◆ What the task asks: Return the whole listing exactly as it stands.

◆ Data lines:
=====

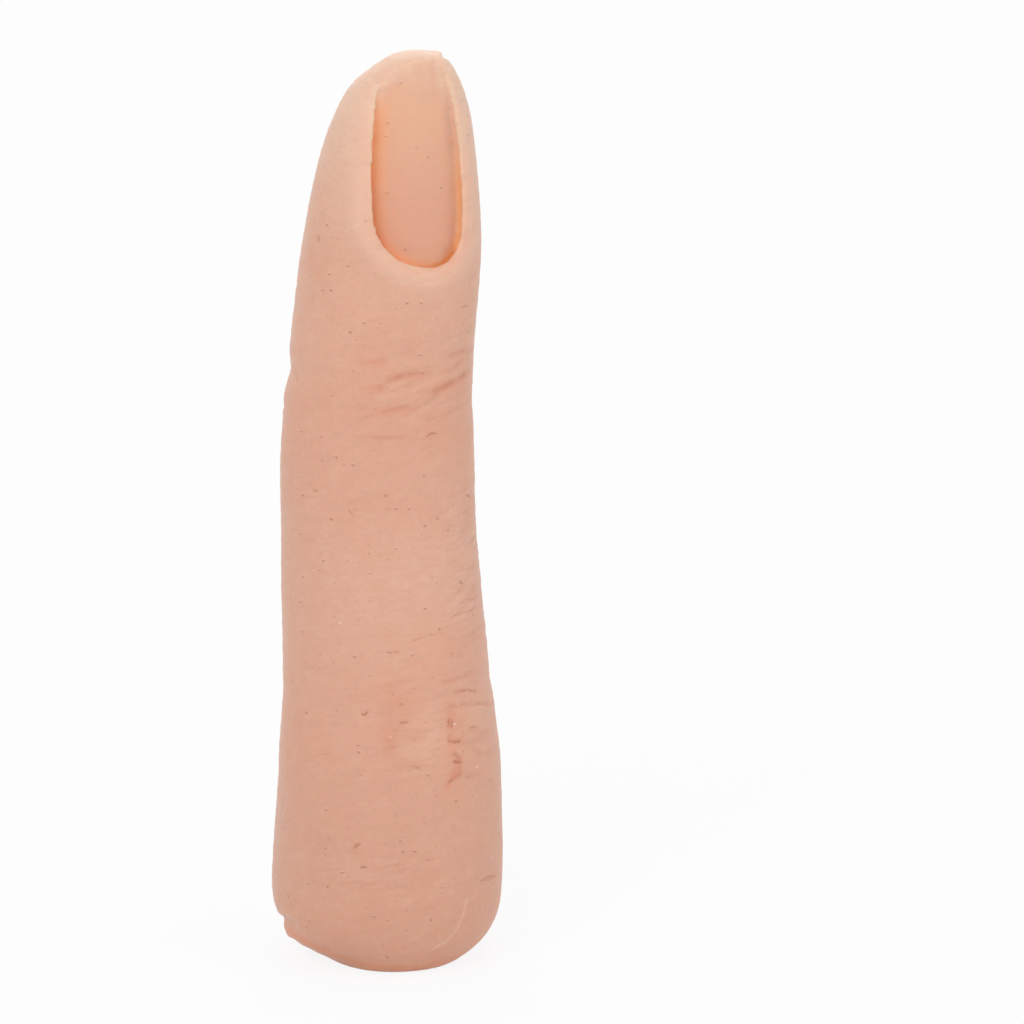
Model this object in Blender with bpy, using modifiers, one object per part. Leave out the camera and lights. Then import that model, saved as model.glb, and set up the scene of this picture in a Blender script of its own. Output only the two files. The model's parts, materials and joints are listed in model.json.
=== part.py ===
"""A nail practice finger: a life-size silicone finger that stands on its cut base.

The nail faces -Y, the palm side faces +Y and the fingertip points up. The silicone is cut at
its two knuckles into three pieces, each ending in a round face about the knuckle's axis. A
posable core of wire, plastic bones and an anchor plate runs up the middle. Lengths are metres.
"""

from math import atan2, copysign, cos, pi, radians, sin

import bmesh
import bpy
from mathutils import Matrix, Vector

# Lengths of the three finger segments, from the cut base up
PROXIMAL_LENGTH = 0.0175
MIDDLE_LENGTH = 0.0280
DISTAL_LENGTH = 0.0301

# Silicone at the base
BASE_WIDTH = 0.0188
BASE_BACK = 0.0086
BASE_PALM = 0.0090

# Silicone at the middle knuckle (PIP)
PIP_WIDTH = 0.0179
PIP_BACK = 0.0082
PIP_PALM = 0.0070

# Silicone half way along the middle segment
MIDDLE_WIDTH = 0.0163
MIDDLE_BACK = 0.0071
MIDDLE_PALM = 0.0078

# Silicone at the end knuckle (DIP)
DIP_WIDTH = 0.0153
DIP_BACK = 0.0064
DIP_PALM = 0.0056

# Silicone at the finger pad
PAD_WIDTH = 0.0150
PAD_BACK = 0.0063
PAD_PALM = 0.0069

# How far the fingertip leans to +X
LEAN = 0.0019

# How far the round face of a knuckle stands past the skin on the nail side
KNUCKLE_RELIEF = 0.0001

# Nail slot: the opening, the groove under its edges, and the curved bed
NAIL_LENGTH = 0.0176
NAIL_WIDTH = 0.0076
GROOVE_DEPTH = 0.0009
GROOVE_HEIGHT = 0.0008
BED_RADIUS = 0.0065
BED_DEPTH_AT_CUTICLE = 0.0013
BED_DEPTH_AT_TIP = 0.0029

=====

◆ Exercise solution:
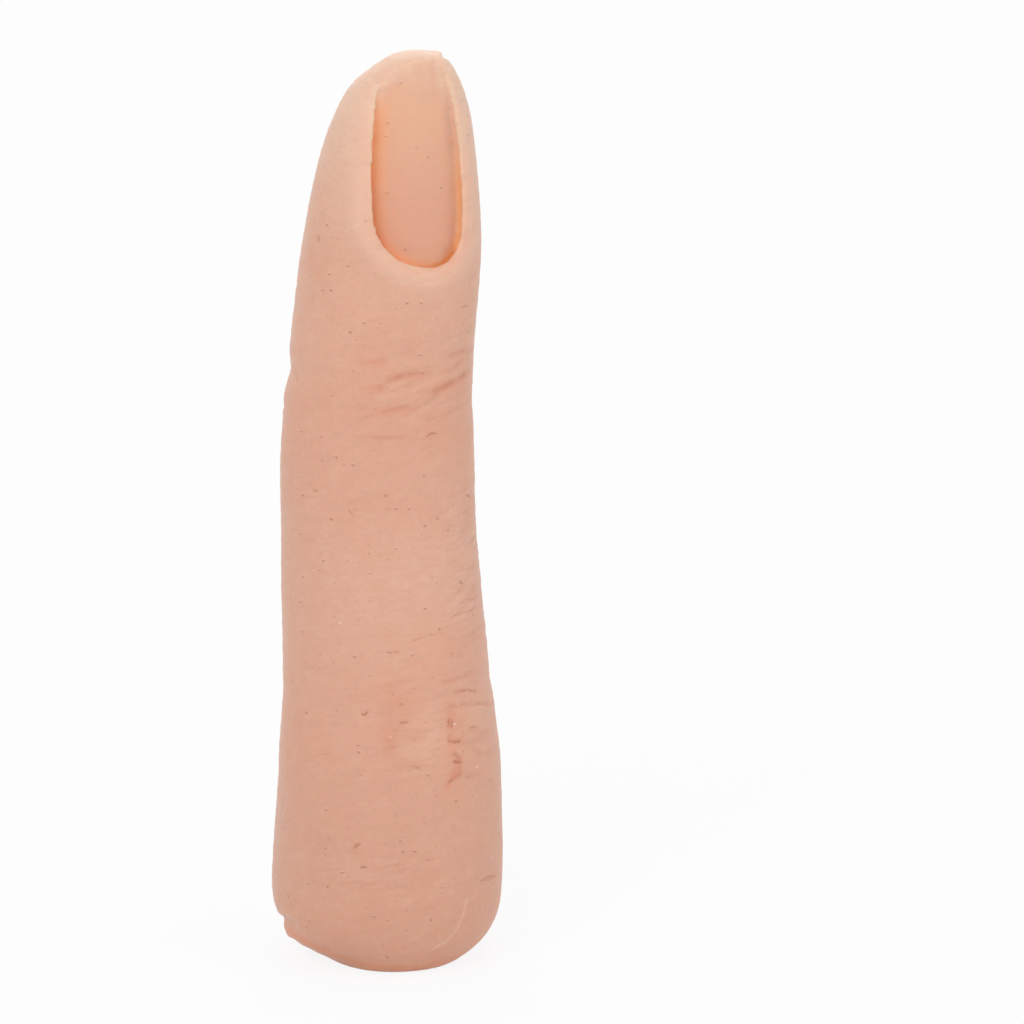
Model this object in Blender with bpy, using modifiers, one object per part. Leave out the camera and lights. Then import that model, saved as model.glb, and set up the scene of this picture in a Blender script of its own. Output only the two files. The model's parts, materials and joints are listed in model.json.
=== part.py ===
"""A nail practice finger: a life-size silicone finger that stands on its cut base.

The nail faces -Y, the palm side faces +Y and the fingertip points up. The silicone is cut at
its two knuckles into three pieces, each ending in a round face about the knuckle's axis. A
posable core of wire, plastic bones and an anchor plate runs up the middle. Lengths are metres.
"""

from math import atan2, copysign, cos, pi, radians, sin

import bmesh
import bpy
from mathutils import Matrix, Vector

# Lengths of the three finger segments, from the cut base up
PROXIMAL_LENGTH = 0.0175
MIDDLE_LENGTH = 0.0280
DISTAL_LENGTH = 0.0301

# Silicone at the base
BASE_WIDTH = 0.0188
BASE_BACK = 0.0086
BASE_PALM = 0.0090

# Silicone at the middle knuckle (PIP)
PIP_WIDTH = 0.0179
PIP_BACK = 0.0082
PIP_PALM = 0.0070

# Silicone half way along the middle segment
MIDDLE_WIDTH = 0.0163
MIDDLE_BACK = 0.0071
MIDDLE_PALM = 0.0078

# Silicone at the end knuckle (DIP)
DIP_WIDTH = 0.0153
DIP_BACK = 0.0064
DIP_PALM = 0.0056

# Silicone at the finger pad
PAD_WIDTH = 0.0150
PAD_BACK = 0.0063
PAD_PALM = 0.0069

# How far the fingertip leans to +X
LEAN = 0.0019

# How far the round face of a knuckle stands past the skin on the nail side
KNUCKLE_RELIEF = 0.0001

# Nail slot: the opening, the groove under its edges, and the curved bed
NAIL_LENGTH = 0.0176
NAIL_WIDTH = 0.0076
GROOVE_DEPTH = 0.0009
GROOVE_HEIGHT = 0.0008
BED_RADIUS = 0.0065
BED_DEPTH_AT_CUTICLE = 0.0013
BED_DEPTH_AT_TIP = 0.0029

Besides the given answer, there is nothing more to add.